Aunque buscaba otra cosa, al escribir el libro me encontré con un presidente honorable.
No me corresponde a mí, ni más faltaba, defender la memoria del presidente Virgilio Barco. Es más (y ofrezco excusas por esta referencia personal, pero no puedo evitarla): hace dos años escribí un libro entero sobre Álvaro Gómez Hurtado, quien perdió la presidencia contra él en 1986, y allí digo que Colombia sería un país muchísimo mejor si en esas elecciones, y en todas las demás, el ganador hubiera sido Gómez.
Además tampoco creo que se trate, a la hora de pensar en el pasado y en la historia –que es el presente, lo que lo explica–, de ‘defender’ la memoria de nadie, mucho menos la de quienes buscaron o ejercieron el poder y lo hicieron para influir en su sociedad, para dejar en ella una impronta y un legado.

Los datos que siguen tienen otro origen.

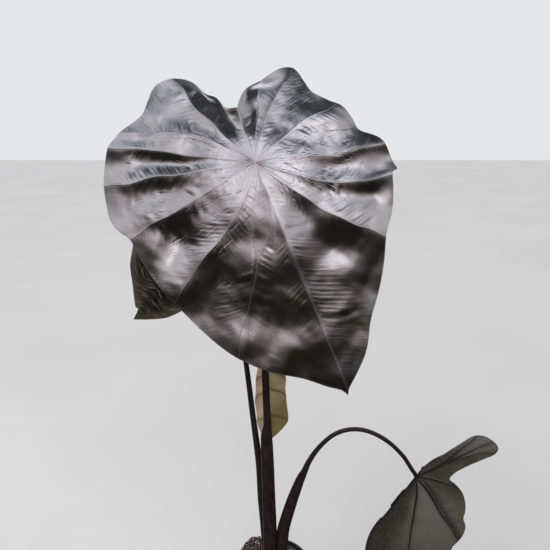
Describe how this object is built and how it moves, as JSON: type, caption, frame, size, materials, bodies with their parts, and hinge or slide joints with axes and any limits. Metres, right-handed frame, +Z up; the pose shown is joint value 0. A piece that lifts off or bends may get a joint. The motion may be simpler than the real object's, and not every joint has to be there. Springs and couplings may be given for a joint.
{
  "type": "potted black-leaved aroid",
  "caption": "Upright aroid in a nursery pot: a broad glossy near-black leaf in front, smaller leaves beside and behind it, on sheathed dark stalks.",
  "frame": {"origin": "centre of the pot's underside", "axes": "+Z up; the big front leaf faces -Y, and the arched leaf hangs out along +X"},
  "size_m": [0.4792, 0.171, 0.7848],
  "materials": {
    "pot": "satin",
    "mix": "matte",
    "corm": "matte",
    "stalk": "gloss",
    "leaf_black": "gloss",
    "leaf_maroon": "satin",
    "leaf_underside": "satin",
    "leaf_fading": "satin"
  },
  "bodies": {
    "root": {"pot": "pot", "soil": "mix", "corm": "corm", "petiole_front": "stalk", "petiole_right": "stalk", "petiole_rear": "stalk", "petiole_folded": "stalk", "leaf_front": "leaf_black", "leaf_rear": "leaf_maroon", "leaf_right": "leaf_underside", "leaf_folded": "leaf_fading"}
  },
  "joints": []
}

Eso es lo que hay que tratar de narrar y comprender, con toda la complejidad de lo humano. Con rigor, con los instrumentos de la crítica.
Porque es muy fácil juzgar a los demás, infamarlos, resumirlos en una caricatura que por lo general se acomoda a nuestros prejuicios y obsesiones. Pero la historia enseña lo contrario y en ella se revelan y esclarecen, y a la vez se hacen más oscuros, los pliegues de la condición humana, sus matices, la enmarañada trama que está detrás de los acontecimientos, las decisiones, los azares, la vida de la gente.
Yo escribí mi libro sobre Álvaro Gómez, entre otras cosas, por esa razón: por admiración, sí, y así lo explico allí, pero también porque creo que en su figura se puede escenificar de manera perfecta cómo hemos escrito la historia aquí: cómo la hemos teñido con nuestro maniqueísmo, nuestras violencias, nuestro sectarismo, nuestras pasiones, nuestra obsesión binaria por dividirnos siempre entre los buenos y los malos.
Y cuando empecé a escribir el libro, lo reconozco, mi idea de Barco era muy mala, pésima. Sesgado (cegado) en mi fervor alvarista lo veía como un candidato enfermo e incapaz que durante la campaña no quiso debatir nada con sus contrincantes y al cual manejaban por igual los peores gamonales del liberalismo y un grupo de burócratas y tecnócratas que lo rodeaban y se lucraban de su alzhéimer. Esa era mi premisa.
La verdad con la que me encontré fue muy distinta, sobre todo en su gobierno, cuando este país estaba desbordado, una vez más, por el río de su propia sangre. En un momento en el que todas las expresiones del crimen organizado tenían al Estado contra la pared, sometido, sitiado, cooptado. Y los documentos y los testimonios de esa época sombría lo que revelan más bien es el valor civil de Barco, su desespero por salir del horror.
Baste decir que fue Barco quien hizo posible el proceso constituyente de 1991; fue él quien se jugó sus restos, de manera admirable, para que ocurriera ese hecho político revolucionario cuya paternidad hoy reclama tanta gente, acaso con razón, pero que no se habría dado jamás si él no traza desde el poder, como lo hizo, el camino jurídico para encontrar allí, en el derecho que nace de las crisis, un nuevo acuerdo sobre lo fundamental.
Claro: la historia del Estado colombiano ha sido muchas veces la de la contradicción flagrante entre sus fines y sus medios; sus fines legítimos y sus medios perversos que lo deslegitiman. El gobierno de Barco no fue una excepción, al revés, y la alianza entre las mafias y agentes estatales al servicio del crimen hizo de esos cuatro años un reguero aterrador de muertos, entre ellos los militantes de la Unión Patriótica.
Entonces se decía que Barco estaba ausente, manipulado y extrañado por sus consejeros. Ahora se dice que fue él quien urdió y determinó ese horror. Es una discusión válida, para eso es la historia.
Yo, que buscaba otra cosa, tengo que decir que me encontré con un presidente honorable, digno como el que más de su cargo.